- [Request] Find the lines of data that contain the string "with", then list them.

- [Given data]
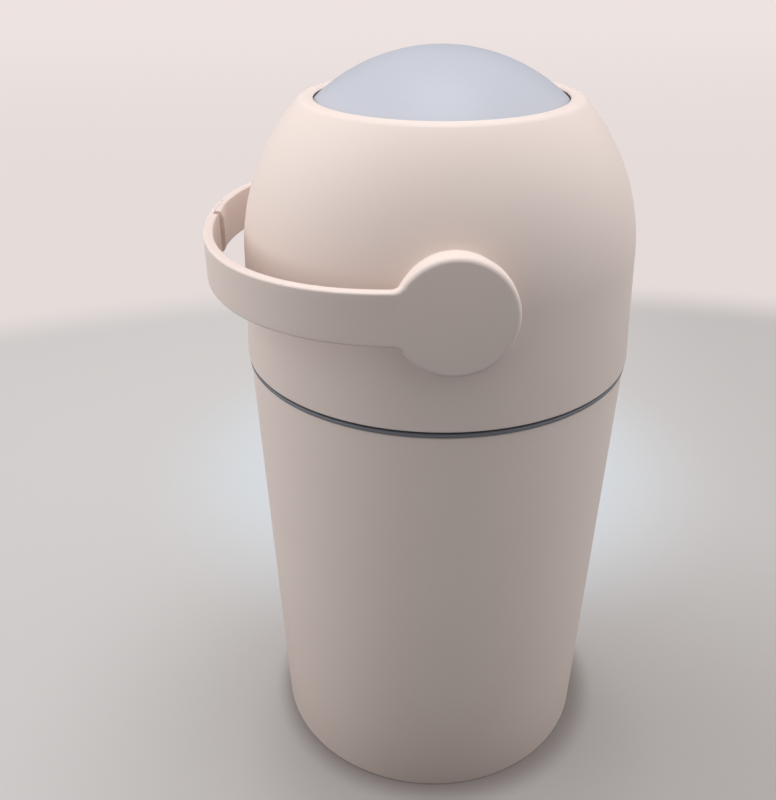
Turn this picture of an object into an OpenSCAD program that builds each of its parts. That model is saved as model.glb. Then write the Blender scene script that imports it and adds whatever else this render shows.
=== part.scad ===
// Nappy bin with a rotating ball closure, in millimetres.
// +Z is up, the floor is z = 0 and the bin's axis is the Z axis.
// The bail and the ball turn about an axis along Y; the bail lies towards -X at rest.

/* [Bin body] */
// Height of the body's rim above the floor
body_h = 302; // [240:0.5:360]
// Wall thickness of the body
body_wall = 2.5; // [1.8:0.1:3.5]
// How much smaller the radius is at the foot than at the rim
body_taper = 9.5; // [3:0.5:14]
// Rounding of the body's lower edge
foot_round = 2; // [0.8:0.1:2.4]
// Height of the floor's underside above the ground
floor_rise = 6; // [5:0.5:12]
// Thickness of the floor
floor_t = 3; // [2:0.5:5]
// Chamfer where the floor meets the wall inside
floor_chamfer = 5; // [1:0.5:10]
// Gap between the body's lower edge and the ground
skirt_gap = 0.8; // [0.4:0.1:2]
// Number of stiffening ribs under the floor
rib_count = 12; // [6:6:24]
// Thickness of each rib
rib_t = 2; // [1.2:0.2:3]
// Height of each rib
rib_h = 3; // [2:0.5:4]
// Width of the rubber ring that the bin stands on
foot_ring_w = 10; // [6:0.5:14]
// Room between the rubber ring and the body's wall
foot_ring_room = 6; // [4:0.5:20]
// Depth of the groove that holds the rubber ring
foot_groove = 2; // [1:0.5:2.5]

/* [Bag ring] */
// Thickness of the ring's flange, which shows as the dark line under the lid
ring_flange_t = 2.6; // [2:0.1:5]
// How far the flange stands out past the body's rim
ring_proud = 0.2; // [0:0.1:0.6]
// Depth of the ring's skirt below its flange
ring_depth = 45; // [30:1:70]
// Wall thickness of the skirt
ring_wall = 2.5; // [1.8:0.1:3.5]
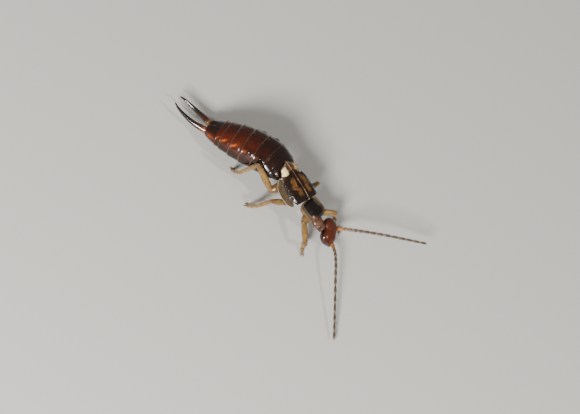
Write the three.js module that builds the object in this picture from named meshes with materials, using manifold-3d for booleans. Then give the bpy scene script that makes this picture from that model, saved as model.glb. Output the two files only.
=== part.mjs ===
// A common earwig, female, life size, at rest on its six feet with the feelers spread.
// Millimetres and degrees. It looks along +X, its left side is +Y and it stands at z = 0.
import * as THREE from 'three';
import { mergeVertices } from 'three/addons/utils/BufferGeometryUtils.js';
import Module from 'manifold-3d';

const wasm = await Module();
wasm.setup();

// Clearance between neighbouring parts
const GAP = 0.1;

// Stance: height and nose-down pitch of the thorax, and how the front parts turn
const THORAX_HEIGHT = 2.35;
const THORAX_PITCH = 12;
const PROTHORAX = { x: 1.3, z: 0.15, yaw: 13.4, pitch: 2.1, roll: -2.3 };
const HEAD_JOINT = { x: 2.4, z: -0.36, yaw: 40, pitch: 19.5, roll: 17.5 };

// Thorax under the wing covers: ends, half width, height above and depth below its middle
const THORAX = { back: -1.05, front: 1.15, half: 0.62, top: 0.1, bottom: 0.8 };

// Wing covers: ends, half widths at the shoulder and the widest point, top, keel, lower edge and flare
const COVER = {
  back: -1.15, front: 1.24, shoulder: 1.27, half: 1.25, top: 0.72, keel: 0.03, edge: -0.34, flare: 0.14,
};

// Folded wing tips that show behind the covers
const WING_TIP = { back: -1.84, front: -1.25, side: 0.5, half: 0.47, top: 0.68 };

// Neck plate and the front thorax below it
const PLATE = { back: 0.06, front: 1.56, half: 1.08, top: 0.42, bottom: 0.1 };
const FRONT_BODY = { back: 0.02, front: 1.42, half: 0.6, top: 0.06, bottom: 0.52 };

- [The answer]
// Nappy bin with a rotating ball closure, in millimetres.
Write the three.js module that builds the object in this picture from named meshes with materials, using manifold-3d for booleans. Then give the bpy scene script that makes this picture from that model, saved as model.glb. Output the two files only.
// A common earwig, female, life size, at rest on its six feet with the feelers spread.